How to Provide Care and Support for Someone Who Is Depressed
Watching a friend or family member struggle with depression can make you feel helpless and alone. You may be uncertain about the right thing to say or do, and seeing someone you care about in distress can take its toll on you as well.
But there are ways that you can help make life easier for your loved one and yourself. The first step is to recognize the problem and not let it go ignored. Signs of depression should never be dismissed or overlooked as simply a typical part of aging.
Recognize the Problem
Some people with depression may be unaware of their symptoms and think that how they feel is normal. Some may know that something is wrong but not realize what it is. Others may be too embarrassed or despondent to deal with the problem.

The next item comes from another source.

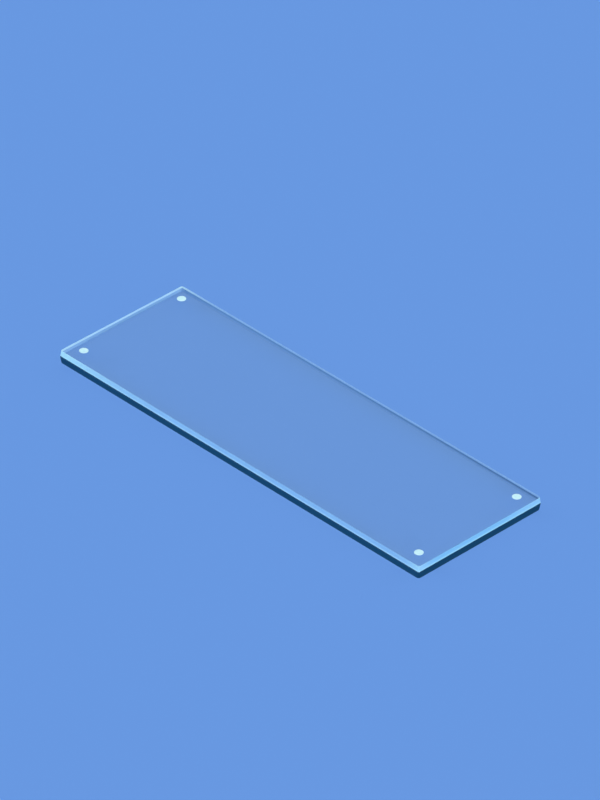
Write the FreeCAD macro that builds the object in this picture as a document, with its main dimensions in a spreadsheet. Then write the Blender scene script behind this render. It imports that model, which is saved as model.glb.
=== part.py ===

If your loved one has been showing the following symptoms for at least two weeks, he or she may be depressed:
- overwhelming sadness, grief, guilt, or hopelessness
- loss of interest and pleasure in normally enjoyable activities
- unexplained crying spells
- insomnia or excessive sleeping
- trouble concentrating or making decisions
- lack of energy or fatigue
- dramatic changes in appetite and weight (either weight gain or loss)
- feeling either restless or slowed down
- recurrent thoughts or mentions of suicide or a suicide attempt
If you see these signs, tell the person that you are concerned. Suggest that he or she make an appointment with a primary care physician or mental health provider. You can help by offering to schedule the appointment, going along to the doctor's office, and preparing a list of questions.